Here are two predictions for differences in industry evolution between Cloud IT and 20th century autos:

  • The Cloud IT sector will consolidate an order of magnitude faster (perhaps two) than the auto industry did
  • Future Cloud IT oligopolists will work to maximize customer retention by maximizing switching costs (creating lock-in)

 

Cloud IT providers are subject to the same business rules as businesses in any other sector.  One of those rules is that, if you want to make long term sustainable profits (or “economic” profits for you MBA types), you must acquire customers and retain them.  Technology driven value add (sustainable competitive advantage) can help acquire customers, but as more and more IT becomes commoditized ,  customer switching costs start to drive the pricing required for cloud providers to sustain profits.

While auto manufactures used economies of scale, styling and brand loyalty to generate economic profits, cloud IT providers have to deal with a steeper commoditization curve (in part driven by open source) and a lower threshold (but still large) for reaching economies of scale (minimum point of the long-run average cost curve).  What this means is that commoditization happens more quickly as providers reach scale more quickly.  In this environment, a loss leader plus high switching cost strategy makes a great deal of sense.

 If you think about it for a moment, the prior generation of IT leaders (i.e.

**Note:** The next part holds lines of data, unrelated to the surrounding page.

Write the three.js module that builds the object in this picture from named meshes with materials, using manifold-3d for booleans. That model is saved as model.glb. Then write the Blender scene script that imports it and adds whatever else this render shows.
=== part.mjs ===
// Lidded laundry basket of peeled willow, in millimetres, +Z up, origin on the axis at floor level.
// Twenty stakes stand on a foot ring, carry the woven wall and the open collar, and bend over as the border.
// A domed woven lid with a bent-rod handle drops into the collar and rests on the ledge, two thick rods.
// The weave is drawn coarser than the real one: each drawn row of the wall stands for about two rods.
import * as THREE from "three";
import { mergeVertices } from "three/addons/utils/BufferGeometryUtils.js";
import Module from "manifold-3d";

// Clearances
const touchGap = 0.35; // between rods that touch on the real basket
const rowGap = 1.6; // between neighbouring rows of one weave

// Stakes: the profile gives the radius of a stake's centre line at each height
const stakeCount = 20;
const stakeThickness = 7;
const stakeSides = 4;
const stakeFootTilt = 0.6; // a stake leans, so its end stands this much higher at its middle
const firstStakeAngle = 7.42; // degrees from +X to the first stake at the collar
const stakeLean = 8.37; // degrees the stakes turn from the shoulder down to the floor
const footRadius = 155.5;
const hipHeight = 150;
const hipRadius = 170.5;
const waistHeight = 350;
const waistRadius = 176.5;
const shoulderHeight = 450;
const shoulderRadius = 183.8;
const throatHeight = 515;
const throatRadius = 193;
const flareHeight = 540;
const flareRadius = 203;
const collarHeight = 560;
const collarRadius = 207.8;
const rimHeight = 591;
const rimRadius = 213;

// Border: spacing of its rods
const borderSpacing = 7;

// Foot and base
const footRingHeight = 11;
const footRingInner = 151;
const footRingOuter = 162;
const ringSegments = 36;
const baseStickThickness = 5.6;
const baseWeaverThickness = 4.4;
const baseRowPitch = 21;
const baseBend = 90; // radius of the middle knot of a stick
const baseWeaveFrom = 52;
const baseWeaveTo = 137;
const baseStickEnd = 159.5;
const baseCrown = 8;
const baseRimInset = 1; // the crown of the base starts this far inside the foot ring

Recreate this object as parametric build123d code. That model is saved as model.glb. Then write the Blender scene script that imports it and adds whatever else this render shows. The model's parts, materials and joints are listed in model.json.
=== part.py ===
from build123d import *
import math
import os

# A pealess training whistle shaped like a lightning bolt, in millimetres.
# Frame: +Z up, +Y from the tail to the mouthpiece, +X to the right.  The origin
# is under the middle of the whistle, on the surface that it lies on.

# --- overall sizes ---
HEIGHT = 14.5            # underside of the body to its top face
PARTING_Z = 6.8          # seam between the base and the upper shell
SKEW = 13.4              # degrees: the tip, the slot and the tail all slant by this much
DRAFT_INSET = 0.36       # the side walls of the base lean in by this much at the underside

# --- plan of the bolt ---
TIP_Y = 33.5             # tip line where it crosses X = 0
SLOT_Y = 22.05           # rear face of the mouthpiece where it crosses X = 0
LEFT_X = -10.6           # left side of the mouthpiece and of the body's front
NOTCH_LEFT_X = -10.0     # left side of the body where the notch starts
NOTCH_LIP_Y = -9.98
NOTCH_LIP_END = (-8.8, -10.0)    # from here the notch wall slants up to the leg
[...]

HP MSFT, IBM, CISCO, DELL, EMC, ORACLE, SAP) used a number of techniques to lock in their customers, so why not the next generation of IT leaders? 

 

How cloud IT providers lock you in

  

One of the key needs of 21st century enterprises is to be able to service customers better in the digital realm.  To do that they need to make sense of and monetize their data, all their data.  That data lives in lots of different systems and has to be integrated to be useful. Cloud services typically provide APIs (application programming interfaces) to make this possible.

 

Lock-in method one:  Enter the API

In the age of devops where everything in IT is being automated, cloud services are no exception.  By using cloud service APIs, different data sets and applications can be connected in useful ways.  An example use case is to use customer purchase information and social media activity to create a better support experience, manage inventory, and optimize pricing in real time.

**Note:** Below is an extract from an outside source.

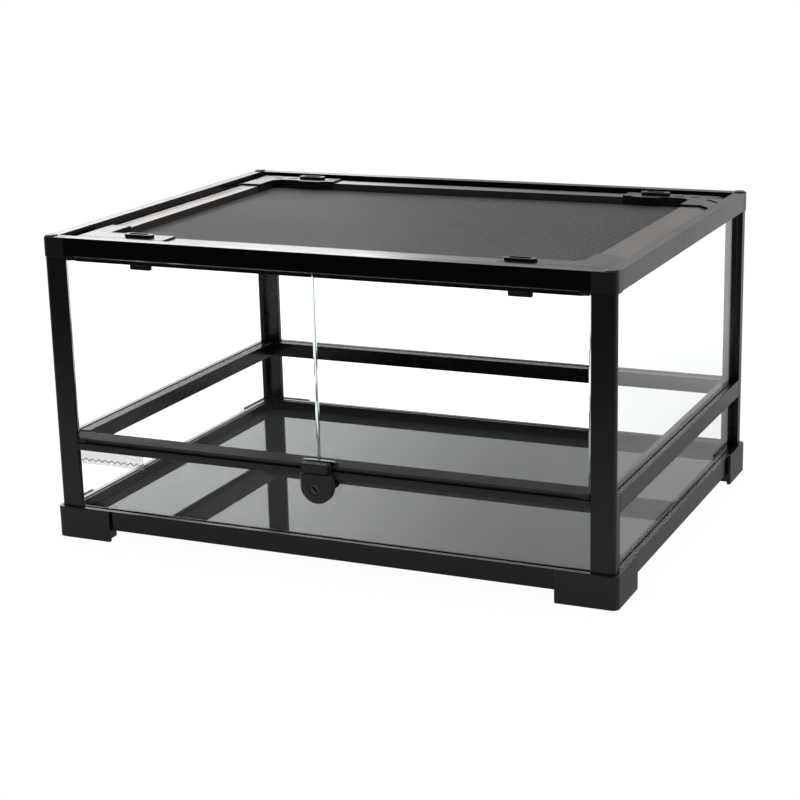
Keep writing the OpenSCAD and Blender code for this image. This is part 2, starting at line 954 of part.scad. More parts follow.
// skirt under both arms' inner edges, down to just over the mesh
module plate_skirt() {
  translate([lid_in, lid_in, mesh_top + mesh_gap])
    linear_extrude(height = plate_top - mesh_top - mesh_gap) {
      square([plate_long - lid_in, skirt_t]);
      square([skirt_t, plate_side - lid_in]);
    }
}

module plate_lobe() {
  translate([latch_at + latch_travel / 2, lid_in - 1, lid_top])
    linear_extrude(height = plate_t)
      polygon([
        [-lobe_base / 2, 0],
        [lobe_base / 2, 0],
        [lobe_base / 2, 1],
        [lobe_tip / 2, 1 + lobe_out],
        [-lobe_tip / 2, 1 + lobe_out],
        [-lobe_base / 2, 1]
      ]);
}

module lid_corner(diag, rear) {
  difference() {
    union() {
      plate_skirt();
      if (rear)
        plate_lobe();
      intersection() {
        union() {
          plate_arm(plate_long);
          mirror([1, -1, 0]) plate_arm(plate_side);
        }
        translate([plate_from, plate_from, 0])
          linear_extrude(height = frame_h)
            corner_square(big, lid_r - plate_edge);
      }
      if (diag > 0)
        translate([lid_in, lid_in, lid_top])
          linear_extrude(height = plate_t)
            polygon([
              [0, 0],
              [diag, 0],
              [0, diag]
            ]);
    }
    translate([latch_at + (latch_travel - stem_slot_l) / 2, stem_from - latch_gap, 0])
      cube([stem_slot_l, stem_slot_w, big]);
    if (rear) {
      for (i = [0, 1])
        translate([port_at + i * port_pitch, latch_in, 0])
          cylinder(h = big, r = port_r + plug_gap, $fn = 64);
      translate([plate_from - 1, notch_at, 0])
        cube([notch_w + 1, notch_l, big]);
    }
  }
}

module port_caps() {
  for (i = [0, 1])
    translate([port_at + i * port_pitch, latch_in, lid_top])
      cylinder(h = plate_t + port_up, r = port_r, $fn = 64);
}

module latch(ledge_bottom) {
  tab_z = ledge_bottom - tab_down;
  tab_top = lid_z - latch_gap;
  hook_top = ledge_bottom - hook_gap;
  difference() {
    translate([0, 0, slider_z])
      linear_extrude(height = slider_t)
        stadium(slider_l, slider_w);
    translate([0, 0, slider_z + slider_t - thumb_depth])
      linear_extrude(height = big)
        stadium(thumb_l, thumb_w);
  }
  translate([-latch_stem_l / 2, -latch_stem_t / 2, tab_top - 1])
    cube([latch_stem_l, latch_stem_t, slider_z - tab_top + 1.5]);
  translate([0, -latch_stem_t / 2, 0])
    rotate([90, 0, 180])
      linear_extrude(height = latch_stem_t)
        polygon([
          [-tab_w / 2, tab_top],
          [tab_w / 2, tab_top],
          [tab_w / 2, tab_z + tab_bevel],
          [tab_w / 2 - tab_bevel, tab_z],
          [-tab_w / 2 + tab_bevel, tab_z],
          [-tab_w / 2, tab_z + tab_bevel]
        ]);
  translate([-hook_w / 2, hook_from - latch_in, hook_top - hook_t])
    cube([hook_w, hook_reach + 1, hook_t]);
}

module mesh_sheet() {
  difference() {
    square([mesh_w, mesh_d], center = true);
    for (i = [0 : mesh_nx - 1])
      for (j = [0 : mesh_ny - 1])
        translate([
          -mesh_w / 2 + mesh_strand + i * mesh_cx,
          -mesh_d / 2 + mesh_strand + j * mesh_cy
        ])
          square([mesh_cx - mesh_strand, mesh_cy - mesh_strand]);
  }
}

// ---- sub-parts ----
module foot_front_left() {
  color(black) at_corner(-1, -1) foot();
}

module foot_front_right() {
  color(black) at_corner(1, -1) foot();
}

module foot_rear_left() {
  color(black) at_corner(-1, 1) foot();
}

module foot_rear_right() {
  color(black) at_corner(1, 1) foot();
}

module bottom_rail_front() {
  color(dark)
    intersection() {
      at_front() bottom_rail(frame_w);
      bottom_corner_cut();
    }
}

module bottom_rail_rear() {
  color(dark)
    intersection() {
      at_rear() bottom_rail(frame_w);
      bottom_corner_cut();
    }
}

module bottom_rail_left() {
  color(dark)
    intersection() {
      at_left() bottom_rail(frame_d);
      bottom_corner_cut();
    }
}

module bottom_rail_right() {
  color(dark)
    intersection() {
      at_right() bottom_rail(frame_d);
      bottom_corner_cut();
    }
}

module floor_pane() {
  color(clear_glass)
    translate([-half_w + floor_edge, front + floor_edge, floor_z])
      cube([frame_w - 2 * floor_edge, frame_d - 2 * floor_edge, floor_t]);
}

module pane_front_lower() {
  color(clear_glass) at_front() pane(between, low_pane_z, front_pane_top);
}

module pane_rear_lower() {
  color(clear_glass) at_rear() pane(between, low_pane_z, low_pane_top);
}

module pane_left_lower() {
  color(clear_glass) at_left() pane(frame_d / 2 - pane_start, low_pane_z, low_pane_top);
}

module pane_right_lower() {
  color(clear_glass) at_right() pane(frame_d / 2 - pane_start, low_pane_z, low_pane_top);
}

module mid_rail_front() {
  color(dark) at_front() mid_front();
}

module mid_rail_rear() {
  color(dark) at_rear() mid_rear();
}

module mid_rail_left() {
  color(dark) at_left() mid_side(true);
}

module mid_rail_right() {
  color(dark) at_right() mid_side(false);
}

module post_front_left() {
  color(black) at_corner(-1, -1) front_post();
}

module post_front_right() {
  color(black) at_corner(1, -1) front_post();
}

module post_rear_left() {
  color(black) at_corner(-1, 1) rear_post();
}

module post_rear_right() {
  color(black) at_corner(1, 1) rear_post();
}

module pane_rear_upper() {
  color(clear_glass) at_rear() pane(between, up_pane_z, up_pane_top);
}

module pane_left_upper() {
  color(clear_glass) at_left() pane(frame_d / 2 - pane_start, up_pane_z, up_pane_top);
}

module pane_right_upper() {
  color(clear_glass) at_right() pane(frame_d / 2 - pane_start, up_pane_z, up_pane_top);
}

module top_rail_front() {
  color(dark) at_front() top_front();
}

module top_rail_rear() {
  color(dark) at_rear() top_rear();
}

module top_rail_left() {
  color(dark) at_left() top_side();
}

module top_rail_right() {
  color(dark) at_right() top_side();
}

module top_corner_front_left() {
  color(black) at_corner(-1, -1) top_corner();
}

module top_corner_front_right() {
  color(black) at_corner(1, -1) top_corner();
}

module top_corner_rear_left() {
  color(black) at_corner(-1, 1) top_corner();
}

module top_corner_rear_right() {
  color(black) at_corner(1, 1) top_corner();
}

module corner_plugs() {
  color(dark)
    for (sx = [-1, 1])
      for (sy = [-1, 1])
        at_corner(sx, sy) corner_plug();
}

module door_left() {
  color(clear_glass) at_front() door();
}

module door_right() {
  color(clear_glass) mirror([1, 0, 0]) at_front() door();
}

module hinge_shoes_left() {
  color(black) at_front() hinge_shoe_pair();
}

module hinge_shoes_right() {
  color(black) mirror([1, 0, 0]) at_front() hinge_shoe_pair();
}

module lock_housing() {
  color(black) at_front() lock_housing_shape();
}

module lock_cap() {
  color(black) at_front() lock_cap_shape();
}

module lock_cylinder() {
  color(metal) at_front() lock_cylinder_shape();
}

module lock_back_plate() {
  color(dark) at_front() lock_back_plate_shape();
}

module lid_bar_front() {
  color(satin)
    difference() {
      intersection() {
        at_front() lid_bar(frame_w);
        lid_prism();
      }
      at_front() stem_slots();
    }
}

module lid_bar_rear() {
  color(satin)
    difference() {
      intersection() {
        at_rear() lid_bar(frame_w);
        lid_prism();
      }
      at_rear() stem_slots();
    }
}

module lid_bar_left() {
  color(satin)
    intersection() {
      at_left() lid_bar(frame_d);
      lid_prism();
    }
}

module lid_bar_right() {
  color(satin)
    intersection() {
      at_right() lid_bar(frame_d);
      lid_prism();
    }
}

module lid_corner_front_left() {
  color(black) at_corner(-1, -1) lid_corner(0, false);
}

module lid_corner_front_right() {
  color(black) at_corner(1, -1) lid_corner(plate_diag, false);
}

module lid_corner_rear_left() {
  color(black) at_corner(-1, 1) lid_corner(plate_diag, true);
}

module lid_corner_rear_right() {
  color(black) at_corner(1, 1) lid_corner(plate_diag, true);
}

module lid_mesh() {
  color(dark)
    translate([0, mid_y, mesh_z])
      linear_extrude(height = mesh_t)
        mesh_sheet();
}

module mesh_spline() {
  w = frame_w - 2 * spline_at;
  d = frame_d - 2 * spline_at;
  color(dark)
    translate([0, mid_y, spline_z])
      linear_extrude(height = mesh_z - spline_z)
        difference() {
          square([w, d], center = true);
          square([w - 2 * spline_w, d - 2 * spline_w], center = true);
        }
}

module lid_port_caps() {
  color(dark)
    for (sx = [-1, 1])
      at_corner(sx, 1) port_caps();
}

module latch_front_left() {
  color(dark) at_front() latch_place(-1, 0) latch(stop_z);
}

module latch_front_right() {
  color(dark) at_front() latch_place(1, latch_travel) latch(stop_z);
}

module latch_rear_left() {
  color(dark) at_rear() latch_place(1, 0) latch(side_fascia_z);
}

module latch_rear_right() {
  color(dark) at_rear() latch_place(-1, 0) latch(side_fascia_z);
}

module level_film() {
  color(metal)
    at_front()
      translate([-half_w + post_reach, pane_out - film_t, front_mid_z - film_gap - film_h])
        cube([film_w, film_t, film_h]);
}

foot_front_left();
foot_front_right();
foot_rear_left();
foot_rear_right();
bottom_rail_front();
bottom_rail_rear();
bottom_rail_left();
bottom_rail_right();
floor_pane();
pane_front_lower();
pane_rear_lower();
pane_left_lower();
pane_right_lower();
mid_rail_front();
mid_rail_rear();
mid_rail_left();
mid_rail_right();
post_front_left();
post_front_right();
post_rear_left();
post_rear_right();
pane_rear_upper();
pane_left_upper();
pane_right_upper();
top_rail_front();
top_rail_rear();
top_rail_left();
top_rail_right();
top_corner_front_left();
top_corner_front_right();
top_corner_rear_left();
top_corner_rear_right();
corner_plugs();
door_left();
door_right();
hinge_shoes_left();
hinge_shoes_right();
lock_housing();
lock_cap();
lock_cylinder();
lock_back_plate();
lid_bar_front();
lid_bar_rear();
lid_bar_left();
lid_bar_right();
lid_corner_front_left();
lid_corner_front_right();
lid_corner_rear_left();
lid_corner_rear_right();
lid_mesh();
mesh_spline();
lid_port_caps();
latch_front_left();
latch_front_right();
latch_rear_left();
latch_rear_right();
level_film();
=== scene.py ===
"""Looks of a glass reptile terrarium with swinging front doors and a mesh lid.

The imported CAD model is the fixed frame. Every rail, post, foot, pane, lock and
lid piece is rebuilt on it with softened edges and its own finish, and a small
white studio is set round it. Lengths are in metres and angles in radians, unless
a name says otherwise.
"""

import logging
import math
from dataclasses import dataclass, field
from enum import Enum

import bmesh
import bpy
from mathutils import Matrix, Vector


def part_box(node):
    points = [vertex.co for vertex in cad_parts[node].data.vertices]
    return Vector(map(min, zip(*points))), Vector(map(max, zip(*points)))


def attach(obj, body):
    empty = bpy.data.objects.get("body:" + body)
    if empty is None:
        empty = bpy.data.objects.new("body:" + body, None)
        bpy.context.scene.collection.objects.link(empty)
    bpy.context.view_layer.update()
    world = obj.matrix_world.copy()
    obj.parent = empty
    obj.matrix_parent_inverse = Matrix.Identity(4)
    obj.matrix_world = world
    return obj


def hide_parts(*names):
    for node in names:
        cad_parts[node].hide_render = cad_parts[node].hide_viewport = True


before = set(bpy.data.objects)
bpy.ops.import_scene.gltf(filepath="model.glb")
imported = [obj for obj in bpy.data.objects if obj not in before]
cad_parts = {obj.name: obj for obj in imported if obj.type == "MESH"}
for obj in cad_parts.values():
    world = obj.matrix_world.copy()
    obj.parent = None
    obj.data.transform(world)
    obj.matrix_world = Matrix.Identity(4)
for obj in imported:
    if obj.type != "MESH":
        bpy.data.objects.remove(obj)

MM = 0.001
ENDS = ("front", "rear")
SIDES = ("left", "right")
Colour = tuple[float, float, float]
Point = tuple[float, float, float]
Span = tuple[float, float]
log = logging.getLogger("terrarium")


class Axis(Enum):
    """A main direction of the object."""

    X = 0
    Y = 1
    Z = 2


class Slot(Enum):
    """A material slot of the record."""

    FRAME = "frame_plastic"
    RAIL = "rail_plastic"
    TRIM = "trim_plastic"
    LOCK = "lock_plastic"
    KEY = "lock_metal"
    LID = "lid_metal"
    MESH = "mesh_metal"
    CORD = "spline_rubber"
    FILM = "film"
    GLASS = "glass"


# ---------------------------------------------------------------- materials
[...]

But the more you automate, the more it costs to switch providers.

Cloud IT providers’ APIs are not standard in general, and often they’re highly complex For example, VMware had at least 5 distinct APIs for it vCenter application alone at one point. Lack of standards and complexity create additional rework, add to training and recruiting costs, and add significant time and risk to any transition to another provider.  This is true for any cloud provider that has a product with an API.

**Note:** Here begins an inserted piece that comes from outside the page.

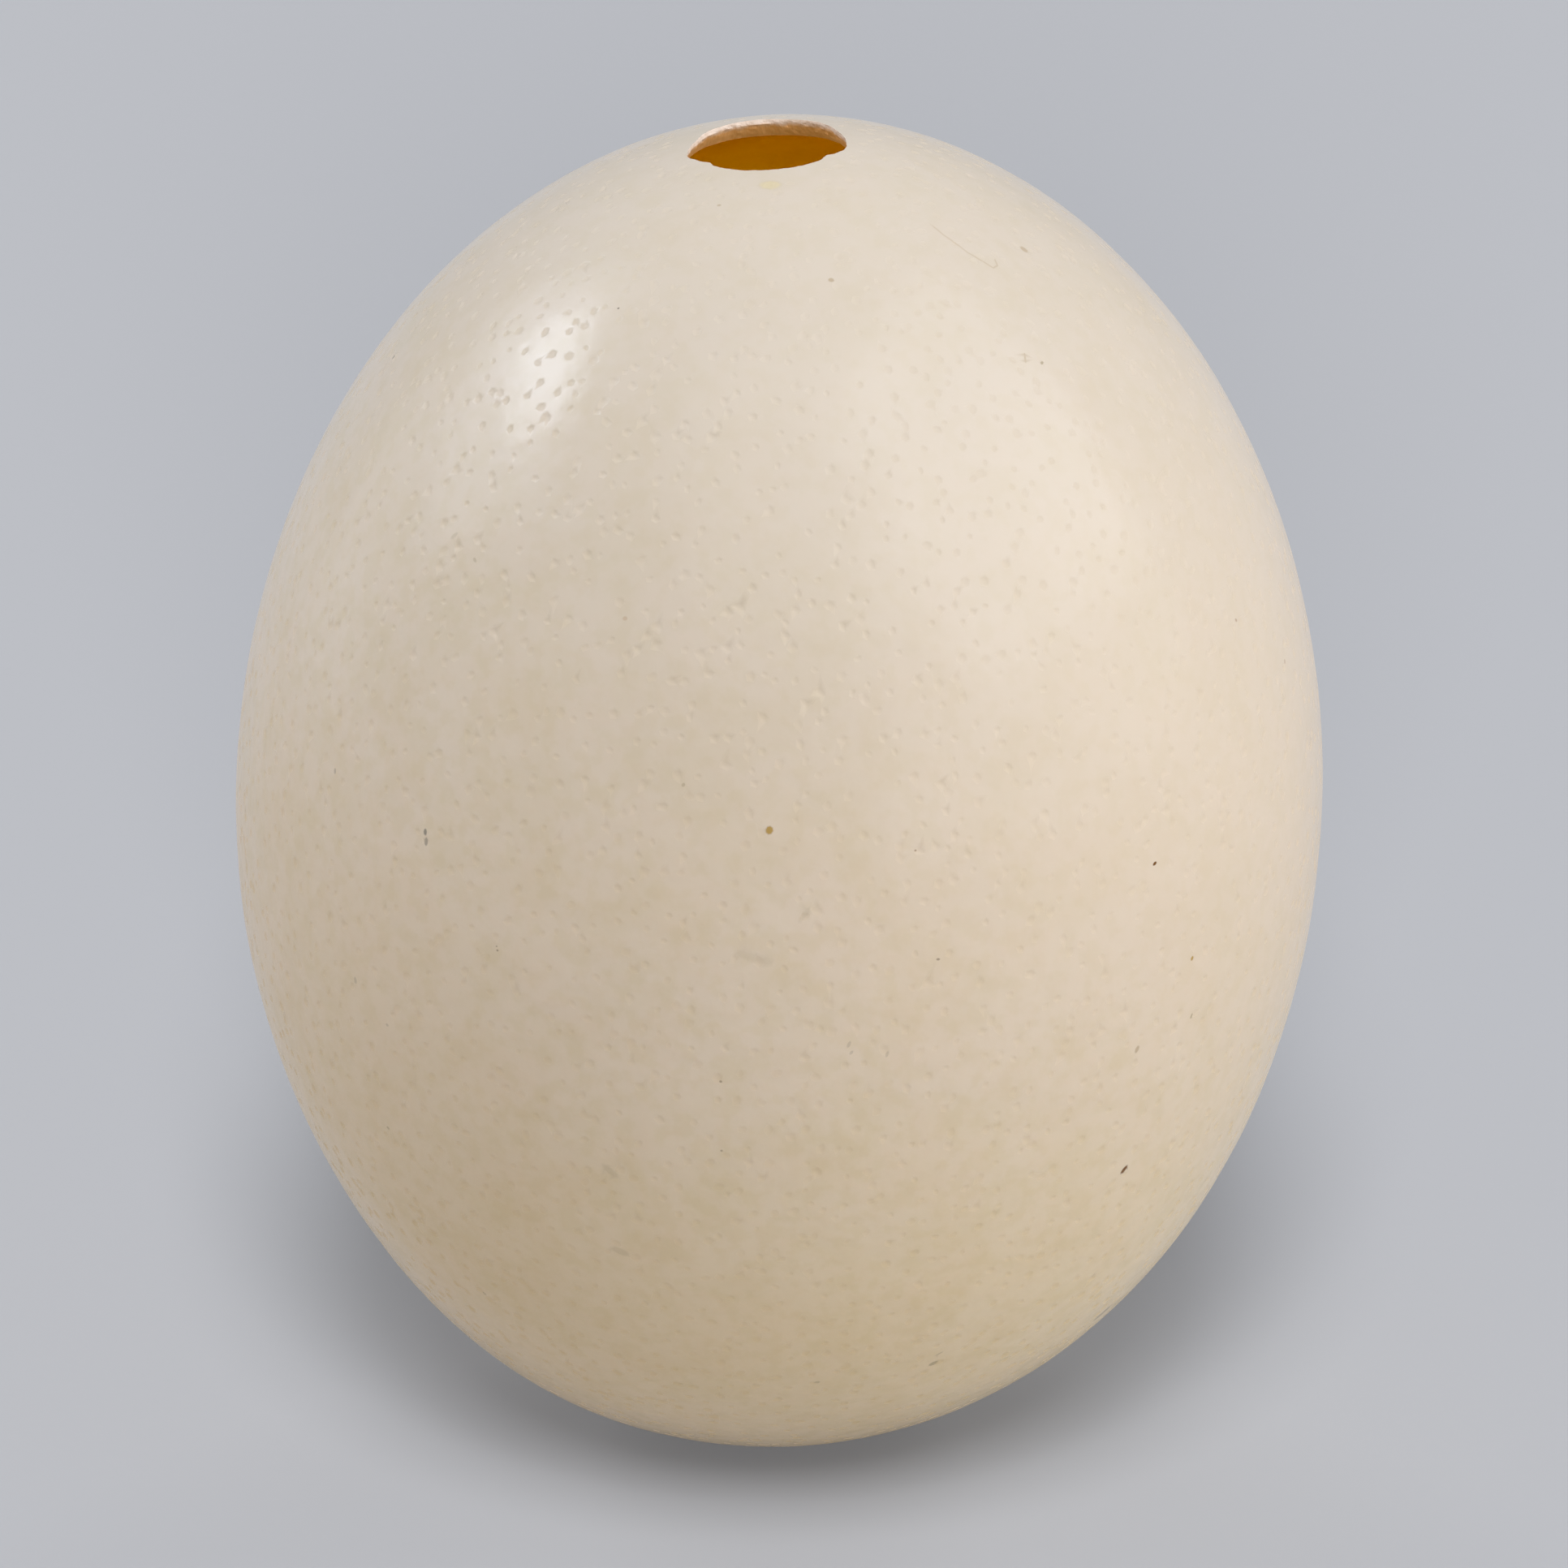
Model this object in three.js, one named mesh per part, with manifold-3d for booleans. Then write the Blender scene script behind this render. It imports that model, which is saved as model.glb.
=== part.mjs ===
// A blown ostrich egg: one hollow shell, grown as one piece, with a ragged hole at its
// upper end and a small flat spot under its lower end, on which it stands.
//
// Millimetres and degrees, +Z up. The origin is on the flat spot, straight below the
// egg's middle. +X is the side that the egg leans to.

import * as THREE from 'three';
import { mergeVertices } from 'three/addons/utils/BufferGeometryUtils.js';
import Module from 'manifold-3d';

// ---------------------------------------------------------------------------
// Driving dimensions
// ---------------------------------------------------------------------------

const HALF_LENGTH = 78.4;    // from the middle to either end, along the long axis
const HALF_WIDTH = 62.5;     // from the long axis to the outside, at the middle
const WALL = 2;              // thickness of the shell

// Preston's egg coefficients: how the width departs from a plain ellipse towards the ends.
const TAPER = -0.023;        // below zero, the upper end is the slimmer one
const FULLNESS = 0.026;      // above zero, both ends are blunt
const SKEW = -0.022;         // below zero, the lower end is the blunter one

const LEAN = 2.65;           // of the long axis, from upright towards +X
const MIDDLE_HEIGHT = 77.4;  // of the middle above the flat spot, which comes out 21 mm wide

// The flank is a little flatter in one place, low on the -X side.
const FLATTER = {
  depth: 1.6,                // at its deepest
  latitude: -43,             // of its centre, seen from the egg's middle
  azimuth: 180,
  spread: 21,                // angle from its centre at which it has nearly faded
};

// The hole is cut along the long axis. Its centre is in the egg's own, upright frame.
const HOLE = { radius: 8.7, x: -4.9, y: -1.3 };

// Where the rim broke unevenly: outwards by `reach`, or inwards where it is below zero.
const CHIPS = [
  { azimuth: -165, reach: 0.5, spread: 9 },
  { azimuth: -140, reach: -0.35, spread: 6 },
  { azimuth: -38, reach: -0.45, spread: 8 },
  { azimuth: -16, reach: 0.3, spread: 10 },
  { azimuth: 20, reach: -0.3, spread: 11 },
  { azimuth: 53, reach: 0.3, spread: 9 },
  { azimuth: 78, reach: -0.3, spread: 10 },
  { azimuth: 112, reach: 0.2, spread: 14 },
  { azimuth: 161, reach: -0.45, spread: 13 },
];

// Facets around and along each surface, and around the hole.
const OUTER_FACETS = { around: 60, along: 36 };
const INNER_FACETS = { around: 44, along: 26 };
const HOLE_FACETS = 48;

// ---------------------------------------------------------------------------
// Shape of the shell
// ---------------------------------------------------------------------------

const { degToRad } = THREE.MathUtils;

function directionAt(latitude, azimuth) {
  const fromUpperEnd = degToRad(90 - latitude);
  const direction = new THREE.Vector3().setFromSphericalCoords(1, fromUpperEnd, 0);
  direction.set(direction.z, 0, direction.y);
  return direction.applyAxisAngle(new THREE.Vector3(0, 0, 1), degToRad(azimuth));
}

const flatterCentre = directionAt(FLATTER.latitude, FLATTER.azimuth);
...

 In other words, complex, non-standard APIs drive profits for cloud providers.

 

Lock-in method two: Data Gravity

Data Gravity, a term coined by Dave McCrory (@mccrory) the CTO at Basho Technologies is a term used to describe the tendency for applications to migrate toward to the data as it grows. The idea is that as data grows, the difficulty of moving it to applications that use it becomes more difficult for several reasons, among them network costs, difficulties in accurately sharding the data, and so on.

 Data is growing faster than bandwidth.

There are two power law effects (similar to Moore’s law) going on with respect to data. First, driven by trends like social media and the Internet of Things (IoT), enterprise data is growing at an astronomical rate.  Second, network bandwidth is demonstrating robust growth as well, but is still growing much more slowly than data growth.  The implication? 

As time goes on, it gets harder to move your data from one provider to another.  Amazon was likely thinking about this when they launched AWS Import/Export Snowball at Re:Invent last fall.

 

Like the proverbial drug dealer, the business model for many providers is to provide small scale services heavily discounted or free as part of the cost of customer acquisition. While cloud is easy to consume, as scale grows, cost grows not just in absolute terms but in percentage terms.